__Job__
Copy the data from the line that contains "bpy.context.view_layer.update()" to its last line, exactly, including both of those lines and leaving out everything before.

__Dataset extract__
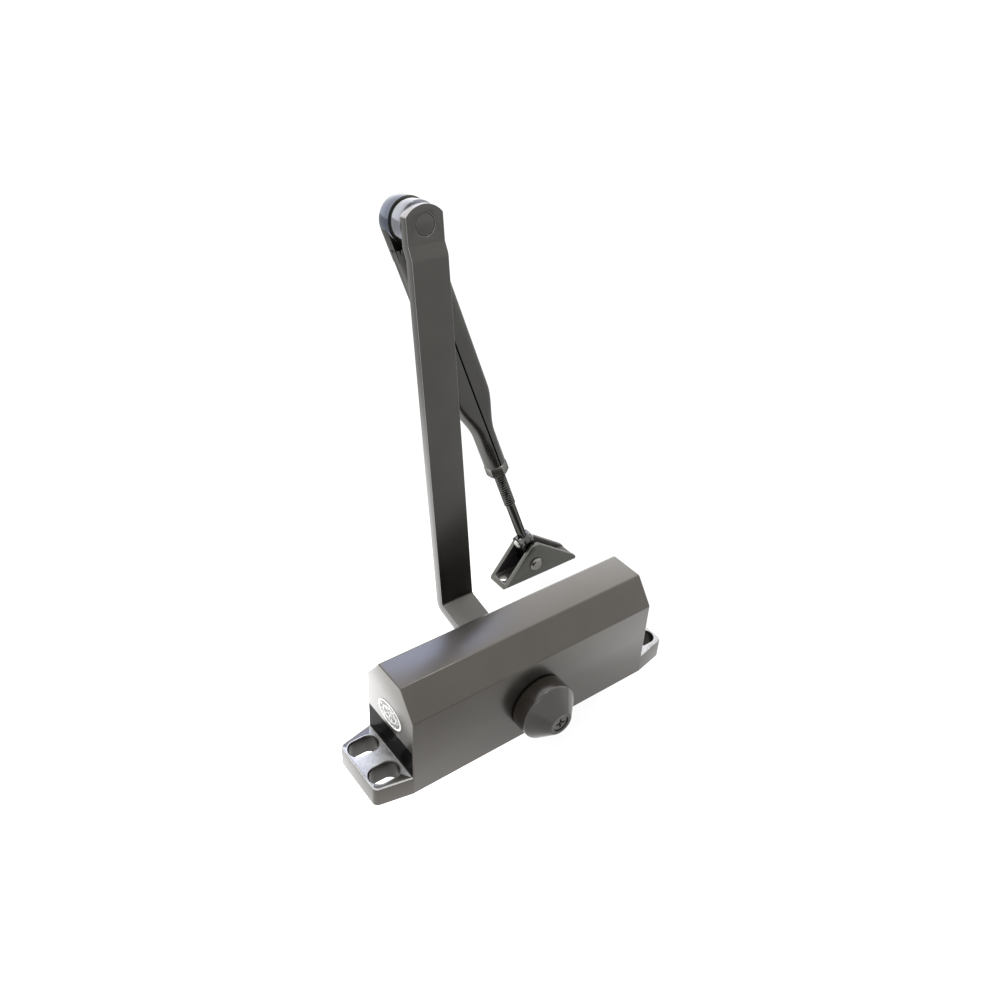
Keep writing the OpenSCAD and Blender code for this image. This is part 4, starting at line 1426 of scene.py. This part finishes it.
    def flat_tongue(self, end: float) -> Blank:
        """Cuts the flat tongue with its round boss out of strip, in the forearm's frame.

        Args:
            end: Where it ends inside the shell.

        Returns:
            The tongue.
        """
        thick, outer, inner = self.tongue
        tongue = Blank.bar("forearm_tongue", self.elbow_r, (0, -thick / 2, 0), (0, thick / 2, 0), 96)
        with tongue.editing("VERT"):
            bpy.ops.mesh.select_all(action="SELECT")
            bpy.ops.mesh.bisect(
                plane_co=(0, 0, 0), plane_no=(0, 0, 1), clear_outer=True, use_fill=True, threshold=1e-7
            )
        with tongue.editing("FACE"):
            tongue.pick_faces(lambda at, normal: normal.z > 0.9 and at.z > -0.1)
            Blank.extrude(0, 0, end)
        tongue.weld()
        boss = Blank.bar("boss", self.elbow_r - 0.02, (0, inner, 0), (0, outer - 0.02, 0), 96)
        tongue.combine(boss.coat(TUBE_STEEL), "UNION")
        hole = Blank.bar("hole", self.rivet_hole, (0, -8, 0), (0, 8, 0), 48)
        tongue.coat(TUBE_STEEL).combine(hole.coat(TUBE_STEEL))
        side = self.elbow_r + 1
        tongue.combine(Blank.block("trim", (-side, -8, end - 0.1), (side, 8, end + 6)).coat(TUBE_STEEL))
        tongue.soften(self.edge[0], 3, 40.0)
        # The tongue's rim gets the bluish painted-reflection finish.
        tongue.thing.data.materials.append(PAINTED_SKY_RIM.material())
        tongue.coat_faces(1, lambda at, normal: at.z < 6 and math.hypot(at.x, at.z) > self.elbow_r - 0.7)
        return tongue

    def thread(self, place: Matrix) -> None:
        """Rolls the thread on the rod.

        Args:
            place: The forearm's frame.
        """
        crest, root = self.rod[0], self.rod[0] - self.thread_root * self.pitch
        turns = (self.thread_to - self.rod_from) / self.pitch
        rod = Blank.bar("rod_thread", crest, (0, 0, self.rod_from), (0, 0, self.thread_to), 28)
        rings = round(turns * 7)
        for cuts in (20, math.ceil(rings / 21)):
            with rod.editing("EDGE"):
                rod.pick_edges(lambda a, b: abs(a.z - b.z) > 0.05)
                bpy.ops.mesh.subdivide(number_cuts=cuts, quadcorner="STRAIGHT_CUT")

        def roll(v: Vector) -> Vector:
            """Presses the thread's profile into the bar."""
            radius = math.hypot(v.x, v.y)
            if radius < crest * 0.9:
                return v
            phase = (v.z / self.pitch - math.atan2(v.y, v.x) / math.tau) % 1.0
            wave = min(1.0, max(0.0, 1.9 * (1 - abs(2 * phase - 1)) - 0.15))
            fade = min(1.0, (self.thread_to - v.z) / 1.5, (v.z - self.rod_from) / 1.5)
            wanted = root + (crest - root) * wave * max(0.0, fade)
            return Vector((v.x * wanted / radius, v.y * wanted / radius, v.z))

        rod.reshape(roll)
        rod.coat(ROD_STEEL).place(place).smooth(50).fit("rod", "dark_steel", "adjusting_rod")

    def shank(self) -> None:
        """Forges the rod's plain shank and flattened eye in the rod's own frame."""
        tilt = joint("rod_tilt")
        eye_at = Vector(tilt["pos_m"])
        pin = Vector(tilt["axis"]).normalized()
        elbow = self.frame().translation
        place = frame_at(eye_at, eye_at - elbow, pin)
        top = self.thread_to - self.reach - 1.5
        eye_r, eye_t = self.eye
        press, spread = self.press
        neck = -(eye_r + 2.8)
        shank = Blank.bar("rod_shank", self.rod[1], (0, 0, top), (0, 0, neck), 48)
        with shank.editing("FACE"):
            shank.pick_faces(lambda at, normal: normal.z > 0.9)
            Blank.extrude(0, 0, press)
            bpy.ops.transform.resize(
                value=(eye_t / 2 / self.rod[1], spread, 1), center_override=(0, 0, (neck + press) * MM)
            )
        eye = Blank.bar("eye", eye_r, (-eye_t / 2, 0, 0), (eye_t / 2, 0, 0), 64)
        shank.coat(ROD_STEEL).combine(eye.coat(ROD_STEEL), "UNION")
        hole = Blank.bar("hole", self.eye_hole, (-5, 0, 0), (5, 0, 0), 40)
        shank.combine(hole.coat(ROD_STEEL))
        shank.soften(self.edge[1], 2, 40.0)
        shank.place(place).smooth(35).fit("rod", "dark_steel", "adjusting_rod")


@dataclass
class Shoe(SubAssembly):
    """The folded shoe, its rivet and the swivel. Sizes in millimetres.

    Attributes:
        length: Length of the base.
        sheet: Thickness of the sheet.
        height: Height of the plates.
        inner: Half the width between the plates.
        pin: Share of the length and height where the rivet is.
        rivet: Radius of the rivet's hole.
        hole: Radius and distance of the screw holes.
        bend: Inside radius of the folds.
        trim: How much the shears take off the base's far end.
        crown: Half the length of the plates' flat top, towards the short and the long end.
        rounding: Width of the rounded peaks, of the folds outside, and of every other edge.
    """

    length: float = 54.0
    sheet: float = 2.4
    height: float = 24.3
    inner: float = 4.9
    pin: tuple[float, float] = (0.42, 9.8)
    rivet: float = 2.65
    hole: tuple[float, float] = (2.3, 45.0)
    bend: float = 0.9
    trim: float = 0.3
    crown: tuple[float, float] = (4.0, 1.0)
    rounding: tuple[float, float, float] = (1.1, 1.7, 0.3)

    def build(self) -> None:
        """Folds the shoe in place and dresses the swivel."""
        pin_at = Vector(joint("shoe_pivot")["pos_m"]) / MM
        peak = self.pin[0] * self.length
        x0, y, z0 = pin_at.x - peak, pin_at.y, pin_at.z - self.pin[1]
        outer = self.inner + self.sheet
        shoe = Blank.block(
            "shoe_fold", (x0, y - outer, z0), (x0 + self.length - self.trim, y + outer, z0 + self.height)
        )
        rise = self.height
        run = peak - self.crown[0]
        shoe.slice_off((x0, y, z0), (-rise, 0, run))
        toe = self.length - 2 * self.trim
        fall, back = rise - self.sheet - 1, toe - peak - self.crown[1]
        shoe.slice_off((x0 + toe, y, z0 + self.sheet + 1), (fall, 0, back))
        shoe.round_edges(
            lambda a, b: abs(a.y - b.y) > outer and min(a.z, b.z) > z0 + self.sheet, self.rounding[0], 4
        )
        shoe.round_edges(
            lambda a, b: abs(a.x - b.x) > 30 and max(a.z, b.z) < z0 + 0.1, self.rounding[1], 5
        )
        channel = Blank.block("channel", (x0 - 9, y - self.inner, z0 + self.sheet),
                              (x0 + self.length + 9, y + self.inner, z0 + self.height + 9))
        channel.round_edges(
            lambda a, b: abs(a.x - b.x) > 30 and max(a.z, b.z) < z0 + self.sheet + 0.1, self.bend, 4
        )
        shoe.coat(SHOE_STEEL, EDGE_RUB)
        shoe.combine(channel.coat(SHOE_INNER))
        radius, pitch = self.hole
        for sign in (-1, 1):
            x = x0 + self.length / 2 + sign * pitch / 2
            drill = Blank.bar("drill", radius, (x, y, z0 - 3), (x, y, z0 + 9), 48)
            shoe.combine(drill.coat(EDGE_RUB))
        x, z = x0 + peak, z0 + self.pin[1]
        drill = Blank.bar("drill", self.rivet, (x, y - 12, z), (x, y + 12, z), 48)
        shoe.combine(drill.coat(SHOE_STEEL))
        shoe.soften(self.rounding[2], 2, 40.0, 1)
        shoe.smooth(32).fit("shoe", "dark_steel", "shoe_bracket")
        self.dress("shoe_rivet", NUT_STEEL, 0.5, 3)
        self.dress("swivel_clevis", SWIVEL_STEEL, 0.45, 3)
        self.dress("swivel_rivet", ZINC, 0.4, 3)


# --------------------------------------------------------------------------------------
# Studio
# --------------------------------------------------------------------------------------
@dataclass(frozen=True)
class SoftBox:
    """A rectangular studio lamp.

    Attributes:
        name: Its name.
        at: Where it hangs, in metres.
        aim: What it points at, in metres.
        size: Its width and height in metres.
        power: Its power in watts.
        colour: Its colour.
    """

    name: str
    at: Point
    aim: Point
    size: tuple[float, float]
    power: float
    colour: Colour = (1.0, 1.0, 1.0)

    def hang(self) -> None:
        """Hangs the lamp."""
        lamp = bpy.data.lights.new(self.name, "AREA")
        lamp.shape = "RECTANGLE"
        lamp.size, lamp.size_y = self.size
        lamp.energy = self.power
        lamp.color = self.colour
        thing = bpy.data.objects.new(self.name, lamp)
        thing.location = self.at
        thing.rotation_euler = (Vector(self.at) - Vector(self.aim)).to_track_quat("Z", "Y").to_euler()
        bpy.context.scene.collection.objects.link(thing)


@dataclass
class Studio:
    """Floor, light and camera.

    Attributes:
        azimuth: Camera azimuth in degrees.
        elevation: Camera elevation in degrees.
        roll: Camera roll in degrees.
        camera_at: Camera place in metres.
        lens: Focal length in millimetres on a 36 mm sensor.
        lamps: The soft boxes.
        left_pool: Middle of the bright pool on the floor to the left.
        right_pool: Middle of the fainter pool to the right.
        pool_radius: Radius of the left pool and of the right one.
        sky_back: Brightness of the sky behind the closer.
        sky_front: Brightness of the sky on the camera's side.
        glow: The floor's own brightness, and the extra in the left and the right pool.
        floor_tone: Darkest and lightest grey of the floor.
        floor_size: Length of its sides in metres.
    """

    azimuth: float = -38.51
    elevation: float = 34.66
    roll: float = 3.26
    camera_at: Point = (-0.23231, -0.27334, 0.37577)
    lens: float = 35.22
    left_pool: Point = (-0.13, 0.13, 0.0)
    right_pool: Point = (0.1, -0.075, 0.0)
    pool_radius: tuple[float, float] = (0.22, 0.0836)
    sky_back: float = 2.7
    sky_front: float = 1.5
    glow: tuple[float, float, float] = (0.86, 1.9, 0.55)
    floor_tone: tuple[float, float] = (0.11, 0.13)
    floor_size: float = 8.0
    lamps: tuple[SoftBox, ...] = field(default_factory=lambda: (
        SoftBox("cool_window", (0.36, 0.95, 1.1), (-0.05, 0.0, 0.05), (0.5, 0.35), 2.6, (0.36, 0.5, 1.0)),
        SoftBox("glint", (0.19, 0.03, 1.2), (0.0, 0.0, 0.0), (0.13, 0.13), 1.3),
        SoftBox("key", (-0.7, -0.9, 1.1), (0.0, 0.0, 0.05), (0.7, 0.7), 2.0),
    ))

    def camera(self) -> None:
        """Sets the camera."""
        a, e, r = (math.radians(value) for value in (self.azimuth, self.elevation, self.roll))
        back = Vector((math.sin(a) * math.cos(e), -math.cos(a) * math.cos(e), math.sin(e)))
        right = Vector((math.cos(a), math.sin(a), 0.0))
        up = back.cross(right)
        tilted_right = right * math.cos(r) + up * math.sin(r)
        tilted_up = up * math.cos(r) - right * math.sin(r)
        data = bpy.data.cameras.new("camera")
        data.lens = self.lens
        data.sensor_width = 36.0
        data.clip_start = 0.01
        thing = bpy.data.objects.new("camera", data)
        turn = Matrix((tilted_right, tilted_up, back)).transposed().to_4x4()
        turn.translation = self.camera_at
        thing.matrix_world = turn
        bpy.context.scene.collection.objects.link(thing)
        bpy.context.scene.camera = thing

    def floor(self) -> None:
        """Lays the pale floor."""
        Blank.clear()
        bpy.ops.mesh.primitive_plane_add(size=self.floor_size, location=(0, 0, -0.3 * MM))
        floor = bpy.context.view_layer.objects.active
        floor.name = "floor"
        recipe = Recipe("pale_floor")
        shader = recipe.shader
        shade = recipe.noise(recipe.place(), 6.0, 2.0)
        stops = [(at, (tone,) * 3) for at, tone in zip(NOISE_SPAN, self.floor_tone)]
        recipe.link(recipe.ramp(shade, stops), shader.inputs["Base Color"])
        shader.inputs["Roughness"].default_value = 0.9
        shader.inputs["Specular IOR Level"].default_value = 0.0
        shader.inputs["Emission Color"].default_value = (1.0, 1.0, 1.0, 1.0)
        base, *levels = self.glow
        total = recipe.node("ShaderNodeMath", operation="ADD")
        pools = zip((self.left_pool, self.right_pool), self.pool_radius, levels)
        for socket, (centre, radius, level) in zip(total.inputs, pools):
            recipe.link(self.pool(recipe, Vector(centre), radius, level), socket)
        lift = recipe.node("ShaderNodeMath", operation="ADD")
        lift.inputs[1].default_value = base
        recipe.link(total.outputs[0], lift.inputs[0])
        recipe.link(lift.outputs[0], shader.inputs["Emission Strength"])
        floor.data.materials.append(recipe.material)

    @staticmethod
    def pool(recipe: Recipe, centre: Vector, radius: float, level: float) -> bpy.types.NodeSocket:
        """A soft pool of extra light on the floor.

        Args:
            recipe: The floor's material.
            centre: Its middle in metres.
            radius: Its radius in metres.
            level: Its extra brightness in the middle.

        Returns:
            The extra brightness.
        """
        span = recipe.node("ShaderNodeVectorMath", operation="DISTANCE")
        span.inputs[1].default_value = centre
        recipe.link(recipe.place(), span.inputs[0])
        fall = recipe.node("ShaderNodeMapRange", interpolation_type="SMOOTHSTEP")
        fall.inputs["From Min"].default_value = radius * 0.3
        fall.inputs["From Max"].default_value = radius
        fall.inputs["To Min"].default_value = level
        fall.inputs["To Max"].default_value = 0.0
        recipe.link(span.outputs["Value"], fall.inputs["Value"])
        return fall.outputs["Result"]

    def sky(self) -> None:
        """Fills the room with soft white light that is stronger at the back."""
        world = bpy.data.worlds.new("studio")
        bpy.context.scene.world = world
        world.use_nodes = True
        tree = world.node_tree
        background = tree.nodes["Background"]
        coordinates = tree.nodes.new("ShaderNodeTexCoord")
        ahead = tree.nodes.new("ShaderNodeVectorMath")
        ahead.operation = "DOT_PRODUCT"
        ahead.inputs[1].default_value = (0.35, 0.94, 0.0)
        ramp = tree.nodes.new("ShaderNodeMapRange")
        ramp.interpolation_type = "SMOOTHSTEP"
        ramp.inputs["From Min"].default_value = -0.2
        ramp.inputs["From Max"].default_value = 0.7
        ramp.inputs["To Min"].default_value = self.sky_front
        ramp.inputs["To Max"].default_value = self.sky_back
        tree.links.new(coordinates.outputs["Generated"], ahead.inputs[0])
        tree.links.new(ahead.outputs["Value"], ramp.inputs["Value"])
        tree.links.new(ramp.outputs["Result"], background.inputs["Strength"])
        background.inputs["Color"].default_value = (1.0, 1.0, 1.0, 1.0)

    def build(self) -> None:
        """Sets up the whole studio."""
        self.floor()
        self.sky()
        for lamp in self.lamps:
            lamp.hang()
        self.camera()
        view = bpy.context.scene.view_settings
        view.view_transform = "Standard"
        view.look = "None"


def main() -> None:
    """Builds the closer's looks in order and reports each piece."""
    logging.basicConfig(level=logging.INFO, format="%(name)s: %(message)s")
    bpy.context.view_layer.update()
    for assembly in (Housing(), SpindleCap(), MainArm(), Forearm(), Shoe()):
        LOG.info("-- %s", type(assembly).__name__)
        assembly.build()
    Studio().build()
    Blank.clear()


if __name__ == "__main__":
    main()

__Worked solution__
    bpy.context.view_layer.update()
    for assembly in (Housing(), SpindleCap(), MainArm(), Forearm(), Shoe()):
        LOG.info("-- %s", type(assembly).__name__)
        assembly.build()
    Studio().build()
    Blank.clear()


if __name__ == "__main__":
    main()